WAS THE GOD OF THE OLD TESTAMENT HOMICIDAL? PART 1: THE INHABITANTS OF THE PROMISED LAND

A.B. Melchizedek
8 min readFeb 2, 2023
Photo credit: VG247

By way of a prelude, the point of this mini-series is not to attempt to justify the killings of God in the Old Testament. I believe God has an absolute right to kill, as He Himself says,

Now see that I, even I, am He,
And there is no God besides Me;
I kill and I make alive;
I wound and I heal;
Nor is there any who can deliver from My hand.
” (Deuteronomy 32:39)

The point of this is to present another side to the story. One which atheists and sceptics would never in a million years present to their audience. The point is to show that these killings did not happen for no reason at all. Whether or not you agree with these scriptural reasons is entirely your business, my aim is to point you to these reasons nonetheless. With no further ado, welcome to the “Was the Old Testament God Homicidal?” series.

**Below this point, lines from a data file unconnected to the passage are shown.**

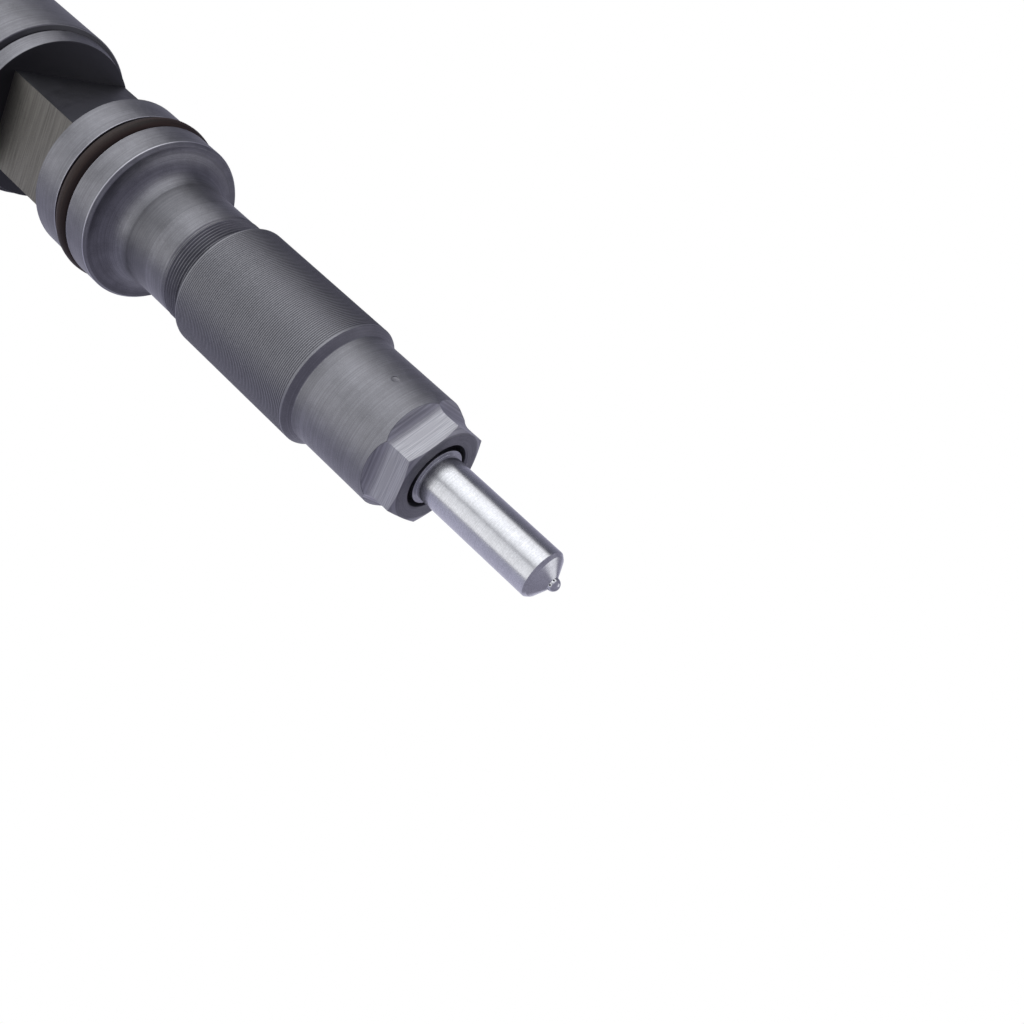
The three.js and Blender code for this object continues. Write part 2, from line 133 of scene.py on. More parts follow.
def turned(name, profile, steps=SMALL_STEPS, ease=0.12, at=(0, 0)):
    """A profile of (radius, height) points turned about an axis parallel to Z."""
    rows = rounded(profile, ease) if ease else profile
    closed = rows[0] == rows[-1]
    if closed:
        rows = rows[:-1]
    shape = bmesh.new()
    rings = []
    for r, z in rows:
        if r < 1e-6:
            rings.append([shape.verts.new(place(at[0], at[1], z))])
            continue
        ring = []
        for i in range(steps):
            a = 2 * math.pi * i / steps
            ring.append(shape.verts.new(place(at[0] + r * math.cos(a), at[1] + r * math.sin(a), z)))
        rings.append(ring)
    pairs = list(zip(rings, rings[1:])) + ([(rings[-1], rings[0])] if closed else [])
    for low, high in pairs:
        for i in range(steps):
            j = (i + 1) % steps
            if len(low) == 1:
                shape.faces.new((low[0], high[j], high[i]))
            elif len(high) == 1:
                shape.faces.new((low[i], low[j], high[0]))
            else:
                shape.faces.new((low[i], low[j], high[j], high[i]))
    bmesh.ops.recalc_face_normals(shape, faces=shape.faces)
    mesh = bpy.data.meshes.new(name)
    shape.to_mesh(mesh)
    shape.free()
    piece = new_object(name, mesh)
    smooth(piece)
    return piece


def ring(name, profile, **settings):
    return turned(name, profile + [profile[0]], **settings)


def sleeve(name, inner, outer, low, high, **settings):
    return ring(name, [(inner, low), (outer, low), (outer, high), (inner, high)], **settings)


def swept(outline, width, angle, at=(0, 0)):
    """A cutter: an outline of (radius, height) points, as wide as width, facing the given angle."""
    shape = bmesh.new()
    turn = Matrix.Rotation(math.radians(angle), 3, "Z")
    sides = []
    for y in (-width / 2, width / 2):
        sides.append([shape.verts.new(place(*at, 0) + turn @ (Vector((r, y, z)) * MM)) for r, z in outline])
    count = len(outline)
    for i in range(count):
        j = (i + 1) % count
        shape.faces.new((sides[0][i], sides[0][j], sides[1][j], sides[1][i]))
    shape.faces.new(sides[0])
    shape.faces.new(sides[1])
    bmesh.ops.recalc_face_normals(shape, faces=shape.faces)
    mesh = bpy.data.meshes.new("cutter")
    shape.to_mesh(mesh)
    shape.free()
    return new_object("cutter", mesh)


def flats(half, low, high, first=0, at=(0, 0)):
    """Six cutters that leave a hexagon."""
    outline = [(half, low), (half + 8, low), (half + 8, high), (half, high)]
    return [swept(outline, 4 * half, first + 60 * k, at) for k in range(6)]


def drill(radius, start, end, steps=32):
    """A cutter: a round bar between two points."""
    start, end = place(*start), place(*end)
    shape = bmesh.new()
    length = (end - start).length
    wide = radius * MM
    bmesh.ops.create_cone(shape, cap_ends=True, segments=steps, radius1=wide, radius2=wide, depth=length)
    turn = Vector((0, 0, 1)).rotation_difference(end - start).to_matrix().to_4x4()
    bmesh.ops.transform(shape, matrix=Matrix.Translation((start + end) / 2) @ turn, verts=shape.verts)
    mesh = bpy.data.meshes.new("cutter")
    shape.to_mesh(mesh)
    shape.free()
    return new_object("cutter", mesh)


def apply_modifiers(piece):
    graph = bpy.context.evaluated_depsgraph_get()
    mesh = bpy.data.meshes.new_from_object(piece.evaluated_get(graph))
    piece.modifiers.clear()
    piece.data = mesh
    return piece


def combine(piece, others, operation="DIFFERENCE"):
    for other in others:
        step = piece.modifiers.new("cut", "BOOLEAN")
        step.operation = operation
        step.solver = "EXACT"
        step.object = other
    bpy.context.view_layer.update()
    apply_modifiers(piece)
    for other in others:
        bpy.data.objects.remove(other)
    return piece


def eased(piece, width=0.05, angle=28):
    """Small rounded edges on a cut piece."""
    bevel = piece.modifiers.new("ease", "BEVEL")
    bevel.width = width * MM
    bevel.segments = 2
    bevel.limit_method = "ANGLE"
    bevel.angle_limit = math.radians(angle)
    bevel.harden_normals = False
    weigh = piece.modifiers.new("weigh", "WEIGHTED_NORMAL")
    weigh.keep_sharp = False
    smooth(piece, 180)
    bpy.context.view_layer.update()
    return apply_modifiers(piece)


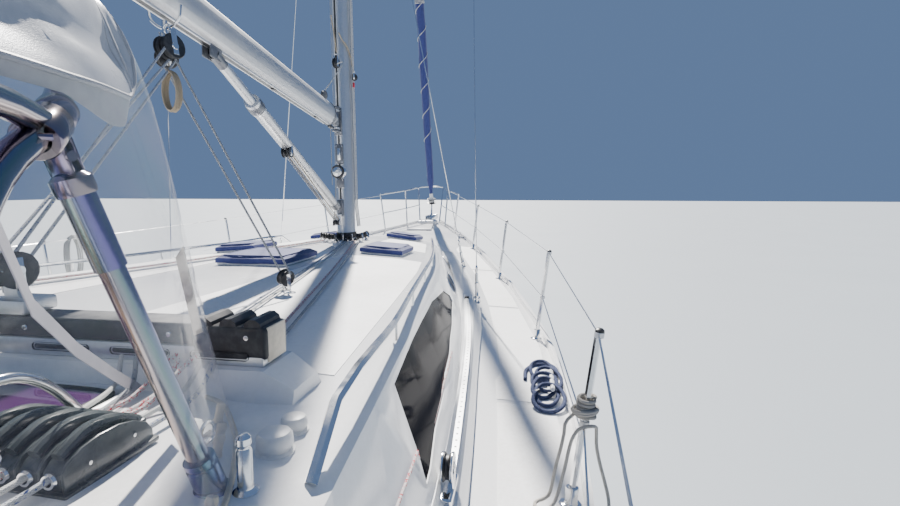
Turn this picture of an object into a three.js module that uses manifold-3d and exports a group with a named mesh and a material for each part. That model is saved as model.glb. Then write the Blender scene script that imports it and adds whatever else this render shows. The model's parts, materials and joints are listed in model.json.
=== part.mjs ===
// A cruising sloop with a raised coachroof, 12.9 m long. Millimetres. +X points to the bow, +Y to port, +Z up.
// The origin lies on the waterline, on the centreline, amidships.
import * as THREE from 'three';
import { mergeVertices } from 'three/addons/utils/BufferGeometryUtils.js';
import Module from 'manifold-3d';

const wasm = await Module();
wasm.setup();

// Driving dimensions
const gap = 0.5; // clearance between pieces that touch on the real boat
const deckThickness = 40;
const deckCamber = 45; // rise of the deck from its edge to the centreline
const wallThickness = 45; // coachroof walls
const sheerLow = { x: -2000, z: 1204 }; // lowest place of the deck edge
const sheerBow = { x: 6350, z: 1623 };
const mastStep = { x: 1640, z: 1800 };
const mastTop = 18250;
const mastRake = 0.017; // rise over run, leaning aft
const mastSection = { length: 255, width: 170 };
const boomSwing = THREE.MathUtils.degToRad(6); // the boom lies to starboard by this much
const boomRise = THREE.MathUtils.degToRad(4);
const boomLength = 4900;
const gooseneckZ = 2920;
const stanchionHeight = 620;
const stanchionLean = 0.12;
const wire = 5; // radius of a stay
const tubeRadius = 12.5; // radius of the deck's stainless tubes

// Hull sections, one row each: x, lowest z, half-beam at the turn, z of the turn, half-beam at the deck edge
const hullRows = [
  [-6450, 90, 1480, 430, 1660],
  [-5200, -190, 1690, 260, 1800],
  [-3900, -420, 1820, 160, 1920],
  [-2600, -540, 1900, 110, 2030],
  [-1300, -600, 1930, 90, 2095],
  [0, -610, 1850, 90, 2010],
  [1300, -580, 1640, 100, 1785],
  [2600, -500, 1310, 120, 1480],
  [3900, -370, 880, 150, 1105],
  [5200, -180, 410, 200, 645],
  [5900, -50, 150, 280, 325],
  [6250, 100, 35, 400, 150],
  [6450, 1250, 12, 1350, 45],
];
// Coachroof sections, one row each: x, half-width at its foot, half-width at the roof's edge, z of that edge, z on the centreline
const roofRows = [
  [-3000, 1670, 1545, 1815, 1850],
  [-2200, 1660, 1462, 1788, 1818],
  [-1100, 1590, 1338, 1745, 1784],
  [0, 1490, 1212, 1705, 1756],
  [1000, 1345, 1060, 1685, 1750],
  [2000, 1150, 870, 1655, 1735],
  [3000, 890, 630, 1590, 1668],
  [3700, 650, 385, 1510, 1565],
  [4150, 440, 205, 1440, 1468],
];

function sheerAt(x) {
  const along = Math.max(0, (x - sheerLow.x) / (sheerBow.x - sheerLow.x));
  return sheerLow.z + (sheerBow.z - sheerLow.z) * along * along;
}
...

God commanded the Israelites to eject the inhabitants of the promised land from it. The promised land, as a result, was conquered piece by piece in a series of wars led by Joshua, Moses’ successor, between Israel and it’s erstwhile inhabitants. This has prompted the now dead Christopher Hitchens to ask, “Is this really how God does real estate?”. The question remains though, why would God endorse this?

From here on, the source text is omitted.